8. An apparatus according to claim 7, wherein said sensing means senses air flow from each of the internal tubes to control air flow to locations adjacent to the tubes in the chamber of said enclosure.

9. A printing machine of the type having a printing module associated with non-printing modules, including:

a substantially air impervious enclosure defining a chamber having the printing module mounted therein;

an air source, coupled to said enclosure, for supplying air to the chamber;

means for sensing the air flow in the chamber of said enclosure to control the air flowing from said air source to said chamber;

an air dispersion device, coupled to said air source and said sensing means, for controlling air flow to the chamber of said enclosure, said dispersion device includes a plurality of diffusers, and a plurality of valves coupled to said plurality of diffusers, said valves being responsive to said sensing means for controlling air flow.

10. A printing machine according to claim 9, wherein said dispersion device includes a plurality of air flow tubes, each of said tubes comprising an external tube and an internal tube mounted in said external tube; said internal tubes and said external tubes having apertures therein, said internal tube and said external tube being rotatable relative to each other to vary the air flow through the apertures.

11. A printing machine according to claim 10, wherein each of said internal tubes are stationary.

12. A printing machine according to claim 11, further including means for rotating each of said external tubes.

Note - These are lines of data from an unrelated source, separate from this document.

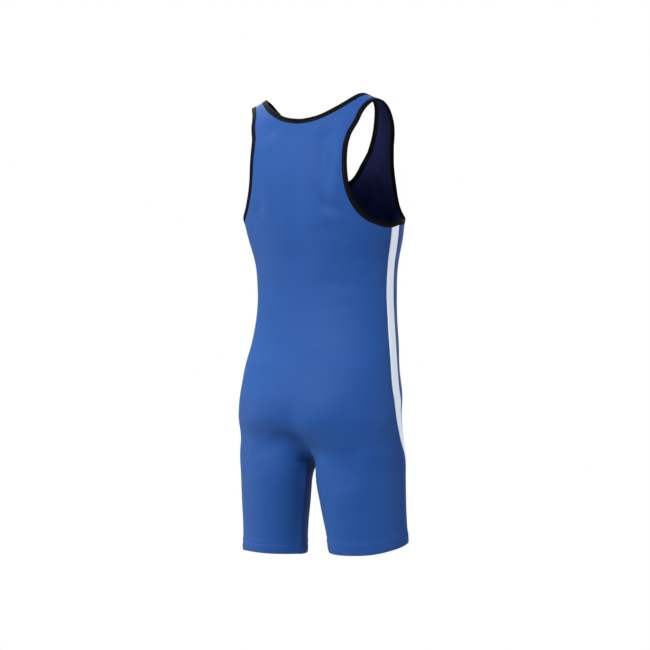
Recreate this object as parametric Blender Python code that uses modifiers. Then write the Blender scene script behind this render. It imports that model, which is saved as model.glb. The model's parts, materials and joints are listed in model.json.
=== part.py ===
"""Weightlifting singlet, filled out as worn, with nobody in it.

Two stretch-knit panels, a back and a front, each in one piece from the neck to both leg
hems, are joined by an inset side band down each flank and by the inseam that runs from
hem to hem through the crotch. Bound edges finish the neck and both armholes. The cloth is
a thin wall over a smooth general figure, which is worked out from the tables below.

Heights in the tables are millimetres above the crotch, x is the distance from the middle,
and +y is towards the wearer's back. The model itself is in metres, +Z up, with the front
facing -Y, the wearer's left at +X, and the origin midway between the two shoulder ridges,
where the straps rest on the wearer.
"""

import math

import bmesh
import bpy
import numpy as np
from mathutils import Vector
from mathutils.geometry import delaunay_2d_cdt

# ---------------------------------------------------------------- sizes, mm
SHOULDER_HEIGHT = 653.0      # crotch to the middle of the shoulder ridge
SHOULDER_Y = 38.0            # shoulder ridge behind the middle of the figure
CLOTH = 1.2                  # thickness of the doubled knit wall
SEAM_GAP = 0.3
LEG_LENGTH = 195.0           # crotch to leg hem, along the inseam

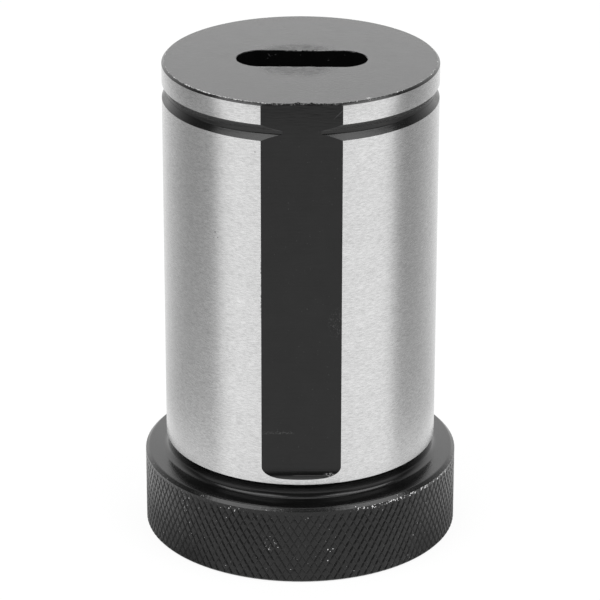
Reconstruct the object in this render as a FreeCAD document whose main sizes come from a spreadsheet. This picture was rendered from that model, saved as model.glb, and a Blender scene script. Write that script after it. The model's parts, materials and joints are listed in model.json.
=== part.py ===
"""Reducing sleeve for a lathe turret: a ground 40 mm shank outside, a number 2 taper socket inside.

One piece, in millimetres. The axis is +Z, the knurled flange rests on the XY plane and the
clamping flat faces -Y. The sleeve is turned and bored from bar, knurled on its flange, milled
for the flat and the tang slot, and ground on its shank and in its taper.
"""
import FreeCAD, Part
import math
import operator
import os

import Sketcher

SIZES = (
    # alias, value, what it is
    ("shank_diameter", 40.0, "ground, fits the turret's bore"),
    ("shank_length", 60.5, "from the shoulder to the end face"),
    ("end_chamfer", 0.32, "at the end face"),
    ("flange_thickness", 11.8, "from the front face to the shoulder"),
    ("flange_step", 3.15, "from the shank out to the knurl's crests"),
    ("flange_chamfer", 0.5, "at the shoulder's edge"),
    ("front_chamfer", 0.2, "at the front face's edge"),
    ("neck_width", 2.4, "relief for the grinding wheel, at the shoulder"),
    ("neck_depth", 0.5, "below the ground shank"),
    ("neck_radius", 1.0, "from the neck's floor into the shoulder"),
    ("groove_distance", 3.1, "from the end face to the ring groove"),
    ("groove_width", 2.4, "at the shank's surface"),
    ("groove_floor", 0.5, "width at the bottom"),
    ("groove_depth", 0.65, "below the shank's surface"),
    ("gauge_diameter", 17.78, "the taper's large end, at the front face"),
    ("taper_run", 20.02, "length in which the taper narrows by 1"),
    ("clearance_run", 4.64, "straight hole behind the taper's small end"),
    ("point_ratio", 0.6, "height of the drill's cone over its radius"),
    ("mouth_chamfer", 0.8, "guards the taper's edge"),
    ("end_wall", 10.0, "from the straight hole's end to the end face"),
    ("slot_length", 18.9, "over its round ends"),
    ("slot_width", 7.26, "takes the tang"),
    ("slot_overlap", 2.0, "how far the slot reaches past the end wall"),
    ("flat_depth", 0.84, "below the shank's surface"),
    ("flat_stop", 2.5, "from the neck to where the cutter's corner starts to rise"),
    ("flat_corner", 2.0, "radius of the cutter's corner"),
    ("knurl_pitch", 1.0, "square to the ridges"),
    ("knurl_depth", 0.2, "from crest to crossing"),
    ("knurl_angle", 30.0, "degrees between the ridges and the axis"),
    ("spare", 1.0, "how far a cutting outline stands clear of the metal"),
)
SEWING = 1e-4  # facets closer than this share an edge


class Size:
    """A number together with the expression that gives it, so that a formula is written once."""

    def __init__(self, value, text):
        self.value = value
        self.text = text

    @staticmethod
    def of(number):
        """The same thing for a plain number."""
        return number if isinstance(number, Size) else Size(number, str(number))

    def joined(self, other, sign, work):
        other = Size.of(other)
        return Size(work(self.value, other.value), f"({self.text} {sign} {other.text})")

    def __add__(self, other):
        return self.joined(other, "+", operator.add)

    def __sub__(self, other):
        return self.joined(other, "-", operator.sub)

    def __mul__(self, other):
        return self.joined(other, "*", operator.mul)

    def __truediv__(self, other):
        return self.joined(other, "/", operator.truediv)

    def __neg__(self):
        return Size(-self.value, f"(-{self.text})")


class Sheet:
    """The driving sizes: a row each in a spreadsheet, and read back as attributes."""

    def __init__(self, document, rows):
        self.cells = document.addObject("Spreadsheet::Sheet", "sizes")
        for row, (alias, value, meaning) in enumerate(rows, 1):
            self.cells.set(f"A{row}", meaning)
            self.cells.set(f"B{row}", str(value))
            self.cells.setAlias(f"B{row}", alias)
        document.recompute()

    def __getattr__(self, alias):
        return Size(self.cells.get(alias), f"sizes.{alias}")


class Outline:
    """A closed outline in one of a body's origin planes, with every corner held by an expression.

    A corner is (across, up). A corner of four is the end of an arc: (across, up, centre, turn),
    where centre is across and up and turn is 1 for an arc that runs anticlockwise, -1 for clockwise.
    """

    def __init__(self, body, name, plane):
        self.sketch = body.newObject("Sketcher::SketchObject", name)
        origin = next(item for item in body.Origin.OriginFeatures if item.Role == plane)
        self.sketch.AttachmentSupport = [(origin, "")]
        self.sketch.MapMode = "FlatFace"

    def draw(self, corners):
        starts = [corners[-1]] + corners[:-1]
        for start, end in zip(starts, corners):
            self.sketch.addGeometry(self.edge(start, end), False)
        ends = [2 if len(corner) == 2 or corner[3] > 0 else 1 for corner in corners]
        for index, corner in enumerate(corners):
            following = (index + 1) % len(corners)
            near = 3 - ends[following]
            self.sketch.addConstraint(
                Sketcher.Constraint("Coincident", index, ends[index], following, near))
            self.hold("DistanceX", index, ends[index], corner[0])
            self.hold("DistanceY", index, ends[index], corner[1])
            if len(corner) > 2:
                self.hold("DistanceX", index, 3, corner[2][0])
        return self.sketch

    def edge(self, start, end):
        first, last = self.point(start), self.point(end)
        if len(end) == 2:
            return Part.LineSegment(first, last)
        if end[3] < 0:
            first, last = last, first
        centre = self.point(end[2])
        out, back = first - centre, last - centre
        circle = Part.Circle(centre, FreeCAD.Vector(0, 0, 1), out.Length)
        return Part.ArcOfCircle(circle, math.atan2(out.y, out.x), math.atan2(back.y, back.x))

    def point(self, corner):
        return FreeCAD.Vector(Size.of(corner[0]).value, Size.of(corner[1]).value, 0)

    def hold(self, kind, geometry, end, size):
        """Sets how far a point lies from the sketch's origin, bound to the size's expression."""
        size = Size.of(size)
        index = self.sketch.addConstraint(Sketcher.Constraint(kind, -1, 1, geometry, end, size.value))
        self.sketch.setExpression(f"Constraints[{index}]", size.text)


def turned(body, s):
    """The outside as it leaves the lathe, with stock left on the flange's rim."""
    shank = s.shank_diameter / 2
    shoulder = s.flange_thickness
    end = shoulder + s.shank_length
    stock = shank + s.flange_step + s.spare
    neck = shank - s.neck_depth
    neck_top = shoulder + s.neck_width
    groove_top = end - s.groove_distance
    groove_bottom = groove_top - s.groove_width
    groove_side = (s.groove_width - s.groove_floor) / 2
    groove_radius = shank - s.groove_depth
    outline = Outline(body, "turned_outline", "XZ_Plane").draw([
        (0, 0),
        (stock, 0),
        (stock, shoulder),
        (neck + s.neck_radius, shoulder),
        (neck, shoulder + s.neck_radius, (neck + s.neck_radius, shoulder + s.neck_radius), -1),
        (neck, neck_top - s.neck_depth),
        (shank, neck_top),
        (shank, groove_bottom),
        (groove_radius, groove_bottom + groove_side),
        (groove_radius, groove_top - groove_side),
        (shank, groove_top),
        (shank, end - s.end_chamfer),
        (shank - s.end_chamfer, end),
        (0, end),
    ])
    revolve(body, "PartDesign::Revolution", "turning", outline)


def bored(body, s):
    """The taper socket, the straight hole behind it and the drill's point."""
    mouth = s.gauge_diameter / 2
    hole_end = s.flange_thickness + s.shank_length - s.end_wall
    taper_end = hole_end - s.clearance_run
    hole = mouth - taper_end / s.taper_run / 2
    outline = Outline(body, "bore_outline", "XZ_Plane").draw([
        (0, -s.spare),
        (mouth + s.mouth_chamfer + s.spare, -s.spare),
        (mouth - s.mouth_chamfer / s.taper_run / 2, s.mouth_chamfer),
        (hole, taper_end),
        (hole, hole_end),
        (0, hole_end + hole * s.point_ratio),
    ])
    revolve(body, "PartDesign::Groove", "boring", outline)


def milled_flat(body, s):
    """The clamping flat, open at the end face and closed by the cutter's rounded corner."""
    floor = s.flat_depth - s.shank_diameter / 2
    outside = floor - s.flat_corner
    stop = s.flange_thickness + s.neck_width + s.flat_stop
    end = s.flange_thickness + s.shank_length + s.spare
    outline = Outline(body, "flat_outline", "YZ_Plane").draw([
        (outside, end),
        (outside, stop - s.flat_corner),
        (floor, stop, (outside, stop), 1),
        (floor, end),
    ])
    pocket(body, "flat_milling", outline, s.shank_diameter, "Symmetric")


def milled_slot(body, s):
    """The tang slot, through the end wall into the bore."""
    side = s.slot_width / 2
    centre = (s.slot_length - s.slot_width) / 2
    slot = Outline(body, "slot_outline", "XY_Plane")
    slot.sketch.setExpression("AttachmentOffset.Base.z", (s.flange_thickness + s.shank_length).text)
    outline = slot.draw([
        (centre, -side),
        (centre, side, (centre, 0), 1),
        (-centre, side),
        (-centre, -side, (-centre, 0), 1),
    ])
    pocket(body, "slot_milling", outline, s.end_wall + s.slot_overlap, "One side")


def revolve(body, kind, name, outline):
    feature = body.newObject(kind, name)
    feature.Profile = outline
    feature.ReferenceAxis = (outline, ["V_Axis"])
    feature.Angle = 360


def pocket(body, name, outline, depth, sides):
    feature = body.newObject("PartDesign::Pocket", name)
    feature.Profile = outline
    feature.SideType = sides
    feature.setExpression("Length", depth.text)


def rim_waste(document, s):
    """What the knurling and the edge chamfers take off the flange's rim: a ring with a knurled bore.

    Two sets of V grooves cross at the knurl's angle. On their lattice the crests are where row plus
    column is odd and the crossings where it is even, and each diamond is a pyramid of four faces.
    """
    crest = (s.shank_diameter / 2 + s.flange_step).value
    crossing = crest - s.knurl_depth.value
    outside = crest + s.spare.value * 2
    shoulder = s.flange_thickness.value
    shoulder_edge = crest - s.flange_chamfer.value
    front_edge = crest - s.front_chamfer.value
    below, above = -s.spare.value, shoulder + s.spare.value
    low, high = s.front_chamfer.value, shoulder - s.flange_chamfer.value
    angle = math.radians(s.knurl_angle.value)
    ridges = round((crest + crossing) * math.pi * math.cos(angle) / s.knurl_pitch.value)
    columns = 2 * ridges
    step = math.tau / columns
    rows = round((high - low) / (crest * step / math.tan(angle)))
    lattice = [[(crest if (row + column) % 2 else crossing, low + (high - low) * row / rows)
                for column in range(columns)] for row in range(rows + 1)]
    chamfer_below = [[(front_edge, below)] * columns, [(front_edge, 0)] * columns]
    chamfer_above = [[(shoulder_edge, shoulder)] * columns, [(shoulder_edge, above)] * columns]
    closing = [[(outside, above)] * columns, [(outside, below)] * columns]
    loops = chamfer_below + lattice + chamfer_above + closing
    waste = document.addObject("Part::Feature", "rim_waste")
    waste.Shape = woven(loops, step)
    return waste


def woven(loops, step):
    """A ring-shaped solid through loops of (radius, height), one for each step round the axis."""
    columns = len(loops[0])
    points = [
        FreeCAD.Vector(radius * math.cos(column * step), radius * math.sin(column * step), height)
        for loop in loops
        for column, (radius, height) in enumerate(loop)
    ]
    facets = []
    for row in range(len(loops)):
        above = (row + 1) % len(loops)
        for column in range(columns):
            beside = (column + 1) % columns
            a, b = row * columns + column, row * columns + beside
            c, d = above * columns + beside, above * columns + column
            if (row + column) % 2:
                facets += [(a, d, b), (b, d, c)]
            else:
                facets += [(a, c, b), (a, d, c)]
    shell = Part.Shape()
    shell.makeShapeFromMesh((points, facets), SEWING)
    return Part.makeSolid(shell)


def sleeve(document, s):
    """The whole piece: the machined body less what the knurling takes off its rim."""
    body = document.addObject("PartDesign::Body", "machined")
    for operation in (turned, bored, milled_flat, milled_slot):
        operation(body, s)
    knurled = document.addObject("Part::Cut", "knurled")
    knurled.Base = body
    knurled.Tool = rim_waste(document, s)
    knurled.Refine = False
    knurled.Label = "sleeve"
    knurled.Placement = FreeCAD.Placement()
    return knurled


def check(document, pieces):
    """Stops with the name of any object that failed, and of any piece that isn't one sound solid."""
    for item in document.Objects:
        if {"Invalid", "Error"} & set(item.State):
            raise RuntimeError(f"{item.Name} failed: {item.State}")
    for piece in pieces:
        shape = piece.Shape
        if shape.isNull() or not shape.isValid() or len(shape.Solids) != 1:
            raise RuntimeError(f"{piece.Label} isn't one sound solid")
    features = [item for item in document.Objects if hasattr(item, "Profile")]
    for before, after in zip(features, features[1:]):
        if after.Shape.Volume >= before.Shape.Volume:
            raise RuntimeError(f"{after.Name} cuts nothing")


def main():
    document = FreeCAD.newDocument("reducing_sleeve")
    pieces = [sleeve(document, Sheet(document, SIZES))]
    document.recompute()
    check(document, pieces)
    os.makedirs("parts", exist_ok=True)
    for piece in pieces:
        piece.Shape.exportStep(f"parts/{piece.Label}.step")
        print(piece.Label, "volume", round(piece.Shape.Volume), "faces", len(piece.Shape.Faces))


main()
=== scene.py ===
# %% [markdown]
# # A reducing sleeve, dressed for the camera
#
# The sleeve is one piece of hardened steel: a ground shank over a knurled flange, with a clamping
# flat, a ring groove and a tang slot. The construction file already holds its true sizes, so this
# script loads that model as a fixed frame and builds a finer skin around it. The skin gets what the
# camera can see and a sheet of sizes can't say: the knurl's flats, broken edges, grinding lines,
# black oxide and wear.
#
# The frame comes first, and its box is kept, because the finished skin has to fit inside it.

# %% Load the frame
import json
import math

import bmesh
import bpy
from mathutils import Matrix, Vector, noise


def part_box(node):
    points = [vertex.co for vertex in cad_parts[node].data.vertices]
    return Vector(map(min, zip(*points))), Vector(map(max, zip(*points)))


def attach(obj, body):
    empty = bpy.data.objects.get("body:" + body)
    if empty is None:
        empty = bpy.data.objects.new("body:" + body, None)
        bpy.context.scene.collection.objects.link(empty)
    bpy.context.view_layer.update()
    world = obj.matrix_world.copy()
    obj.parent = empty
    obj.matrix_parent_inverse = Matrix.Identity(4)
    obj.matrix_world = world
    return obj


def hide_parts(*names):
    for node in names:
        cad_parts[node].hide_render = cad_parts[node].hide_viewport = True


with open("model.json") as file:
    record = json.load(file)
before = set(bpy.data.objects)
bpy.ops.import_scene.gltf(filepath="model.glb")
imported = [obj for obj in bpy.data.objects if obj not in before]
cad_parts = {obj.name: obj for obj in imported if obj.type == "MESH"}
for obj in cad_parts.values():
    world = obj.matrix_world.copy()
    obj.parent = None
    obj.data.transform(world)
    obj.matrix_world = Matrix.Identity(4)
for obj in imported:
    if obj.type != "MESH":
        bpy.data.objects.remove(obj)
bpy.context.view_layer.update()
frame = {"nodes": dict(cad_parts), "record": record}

print("pieces in the frame:", sorted(frame["nodes"]))

# %% [markdown]
# ## Sizes
#
# The places that other things mate with are stated in the frame's record, so they are read from
# there and not typed again: the shank's radius, the shoulder, the end face and the clamping flat.
# The knurl's crests give the widest point of the box. What is left are the small forms between
# those places, in millimetres, which a machinist would find on the drawing.

# %% Places from the frame, small sizes from the drawing
MM = 0.001
mounts = {mount["name"]: mount for mount in frame["record"]["mounts"]}
SHANK = mounts["shank"]["dims"]["r_mm"] * MM
SHOULDER = mounts["shoulder"]["pos_m"][2]
END = mounts["tang_slot"]["pos_m"][2]
FLAT = mounts["clamping_flat"]["pos_m"][1]
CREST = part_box("sleeve")[1].x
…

13. A printing machine according to claim 12, wherein said sensing means senses air flow from each of the internal tubes to control air flow to locations adjacent to the tubes in the chamber of said enclosure.

14. A printing machine according to claim 10, wherein each of said external tubes are stationary.

15. A printing machine according to claim 14, further including means for rotating each of said internal tubes.

16. A printing machine according to claim 15, wherein said sensing means senses air flow from each of the internal tubes to control air flow to locations adjacent to the tubes in the chamber of said enclosure.